** begin Data provided **
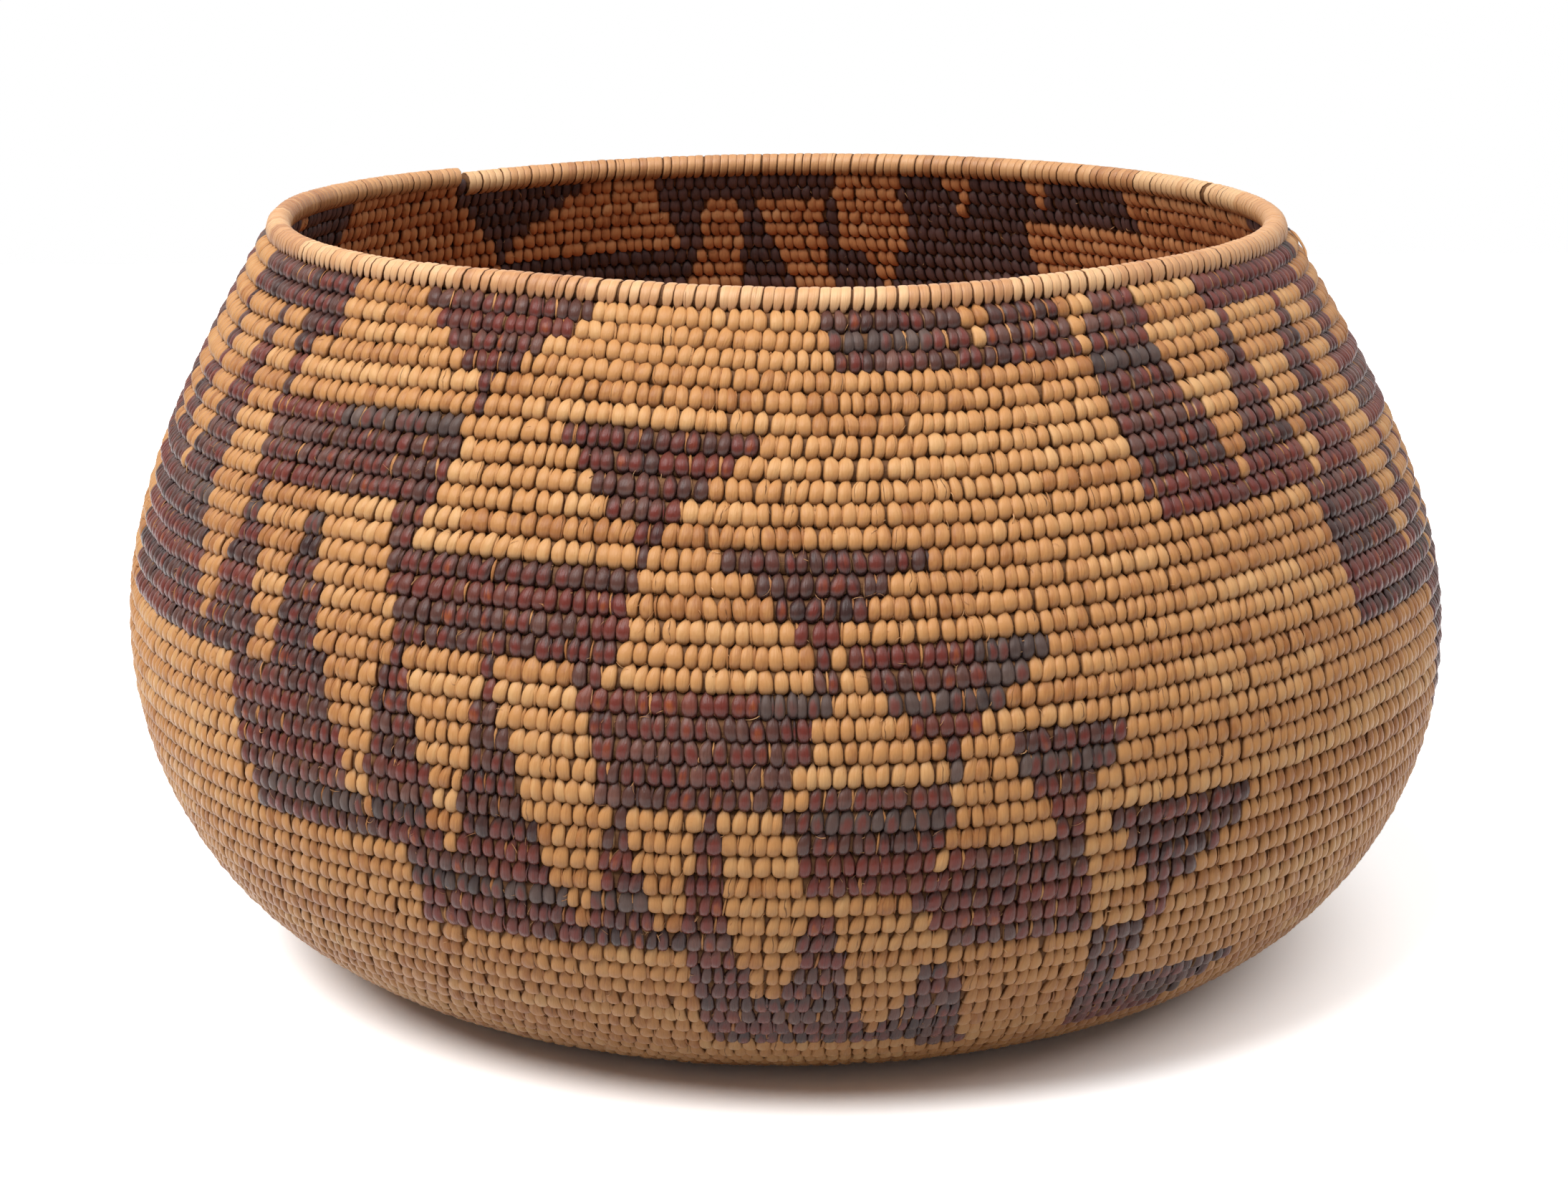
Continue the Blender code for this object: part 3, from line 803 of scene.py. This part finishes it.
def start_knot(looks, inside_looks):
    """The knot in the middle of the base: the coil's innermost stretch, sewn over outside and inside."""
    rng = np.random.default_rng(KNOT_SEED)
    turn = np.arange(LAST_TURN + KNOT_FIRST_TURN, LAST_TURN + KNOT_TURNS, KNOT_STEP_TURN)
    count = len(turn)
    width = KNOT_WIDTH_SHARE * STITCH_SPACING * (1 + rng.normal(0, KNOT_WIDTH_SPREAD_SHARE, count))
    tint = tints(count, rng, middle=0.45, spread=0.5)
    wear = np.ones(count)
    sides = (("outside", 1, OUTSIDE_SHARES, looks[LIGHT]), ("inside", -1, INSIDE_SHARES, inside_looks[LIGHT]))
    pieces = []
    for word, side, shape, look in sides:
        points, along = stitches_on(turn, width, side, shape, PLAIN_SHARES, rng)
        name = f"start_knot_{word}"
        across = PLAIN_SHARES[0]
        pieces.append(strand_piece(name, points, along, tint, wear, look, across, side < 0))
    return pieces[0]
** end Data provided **
Take the material above and return all of it exactly.

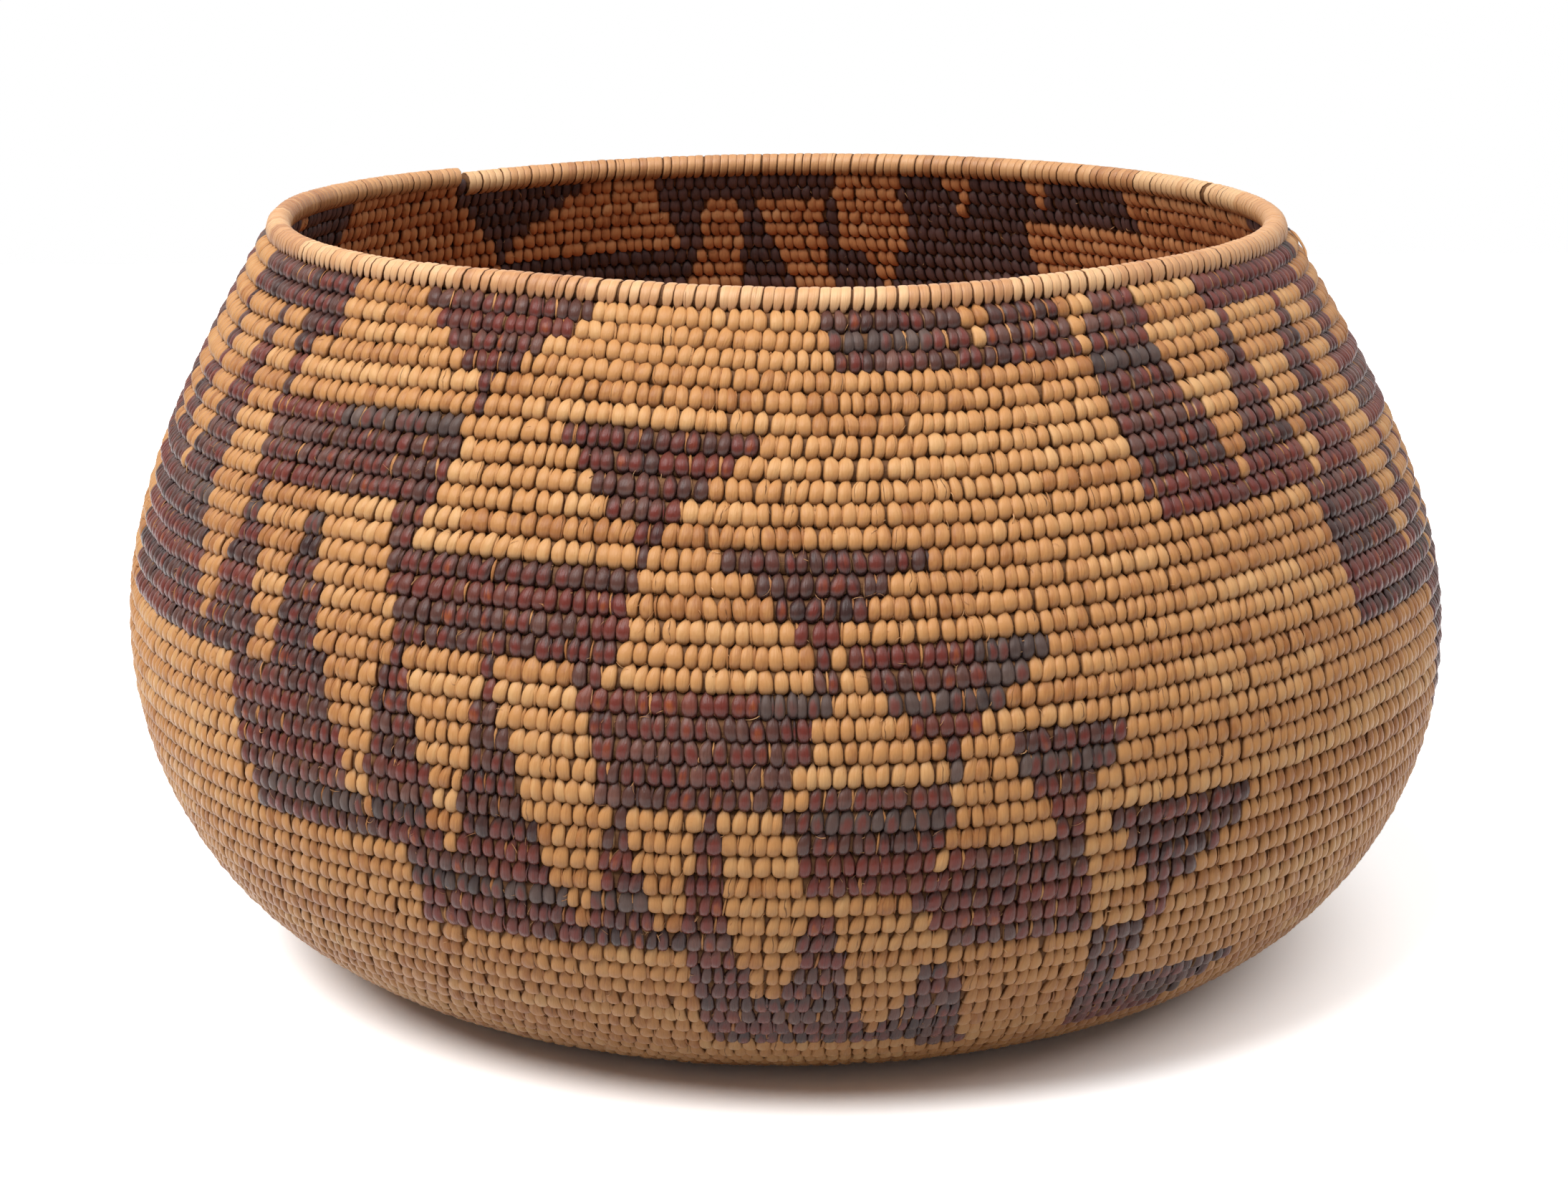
Continue the Blender code for this object: part 3, from line 803 of scene.py. This part finishes it.
def start_knot(looks, inside_looks):
    """The knot in the middle of the base: the coil's innermost stretch, sewn over outside and inside."""
    rng = np.random.default_rng(KNOT_SEED)
    turn = np.arange(LAST_TURN + KNOT_FIRST_TURN, LAST_TURN + KNOT_TURNS, KNOT_STEP_TURN)
    count = len(turn)
    width = KNOT_WIDTH_SHARE * STITCH_SPACING * (1 + rng.normal(0, KNOT_WIDTH_SPREAD_SHARE, count))
    tint = tints(count, rng, middle=0.45, spread=0.5)
    wear = np.ones(count)
    sides = (("outside", 1, OUTSIDE_SHARES, looks[LIGHT]), ("inside", -1, INSIDE_SHARES, inside_looks[LIGHT]))
    pieces = []
    for word, side, shape, look in sides:
        points, along = stitches_on(turn, width, side, shape, PLAIN_SHARES, rng)
        name = f"start_knot_{word}"
        across = PLAIN_SHARES[0]
        pieces.append(strand_piece(name, points, along, tint, wear, look, across, side < 0))
    return pieces[0]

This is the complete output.